Differences between files

The diff and cmp commands can be used to compare differences between files. For instance:

diff myfile1.txt myfile2.txt

shows any differences between these two files. The lines with < at the beginning show the content of myfile1.txt that is missing from myfile2.txt, and similarly, the lines with > at the beginning show the content of myfile2.txt that is missing from myfile1.txt.

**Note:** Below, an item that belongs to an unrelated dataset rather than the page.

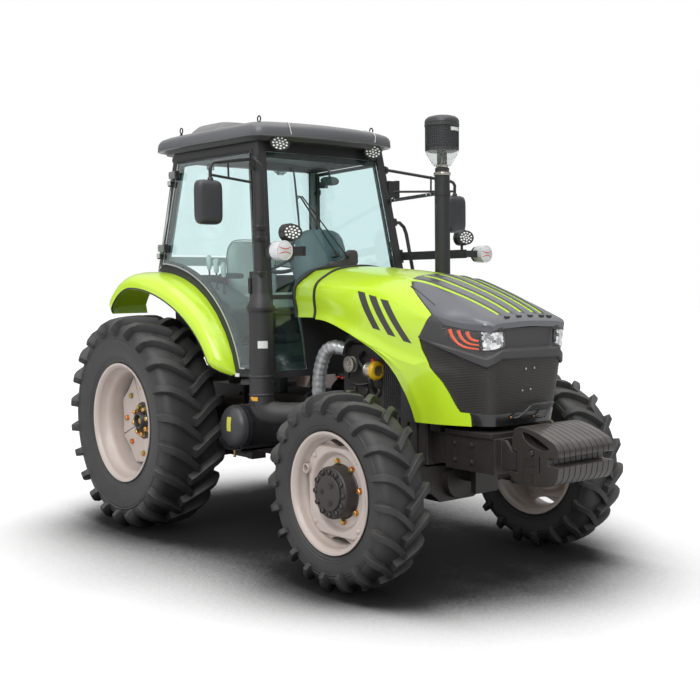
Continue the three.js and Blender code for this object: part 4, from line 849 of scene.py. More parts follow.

If the two files are identical, then diff will not print any output.

On the other hand,

cmp myfile1.txt myfile2.txt

compares the two files but only shows the location of the first difference in the two files. For this reason, cmp is often faster than diff. As with the diff command, the cmp will not print any output if the two files are identical.

less

The less utility is helpful for reading files, when you know that you only want to view the file but not modify it.

quota

Unix systems usually have a way to easily see a user’s quota, i.e., how much space the user has available for saving files. On Anvil, users can check their quota by typing:

myquota

Right now, Dr Ward’s quota looks like this:

Type     Location           Size    Limit    Use        Files    Limit     Use
==============================================================================
home     x-mdw             1.9GB   25.0GB     8%            -        -      -
scratch  anvil             6.9GB  100.0TB  0.01%            0k   1,000k  0.00%
projects x-cis220051      10.1TB   15.0TB    67%        3,084k  10,485k    29%

Users can store files in their home directories, up to a maximum of 25 GB. They can also store files in their scratch directories, up to a maximum of 100 TB. For instance, Dr Ward’s home directory and scratch directory are located at:

/home/x-mdw

and

/anvil/scratch/x-mdw

Scratch directories are sometimes erased at regular intervals. Users should store files that they want to keep in their home directory, and should store temporary files in their scratch directory (for instance, large data files that can be removed after analyzing them).